A mi hijo le encanta escucharme hablar, excepto cuando lo llamo con firmeza y en voz alta, y pregunto: «¿Dónde estás?». En esos casos, por lo general, lo estoy llamando porque se metió en algún lío y está tratando de esconderse. En realidad, mi intención es que mi hijo escuche mi voz porque me preocupo por su bienestar y no quiero que se haga daño.
Adán y Eva estaban acostumbrados a escuchar la voz de Dios en el huerto de Edén. Sin embargo, después de desobedecerlo al comer del fruto prohibido, se escondieron; pero oyeron que Él llamaba: «¿Dónde estás tú?» (Génesis 3:9). No querían enfrentarse a Dios porque sabían que habían hecho algo malo; algo que Él les había dicho que no hicieran (v. 11).

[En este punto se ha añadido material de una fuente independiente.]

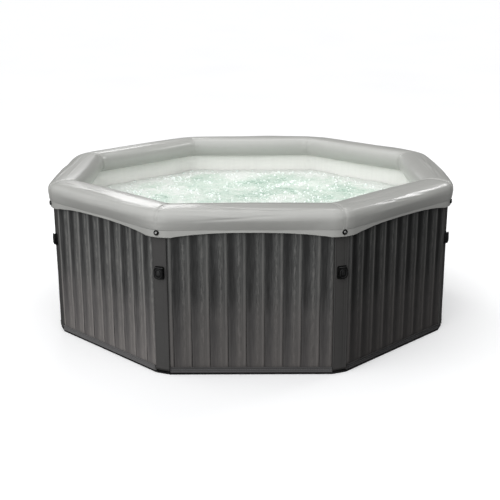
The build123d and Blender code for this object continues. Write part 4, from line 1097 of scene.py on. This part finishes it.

Cuando Dios llamó a Adán y Eva y los encontró en el huerto, sin duda, sus palabras incluían una disciplina y sus consecuencias (vv. 13-19). No obstante, Él también les mostró su bondad y dio esperanza a la humanidad al prometerles un Salvador (v. 15).
Dios no necesita buscarnos, ya que sabe dónde estamos y qué intentamos hacer. Pero, como un Padre amoroso, quiere hablarnos al corazón y brindarnos perdón y restauración. El Señor anhela que oigamos su voz… y que escuchemos.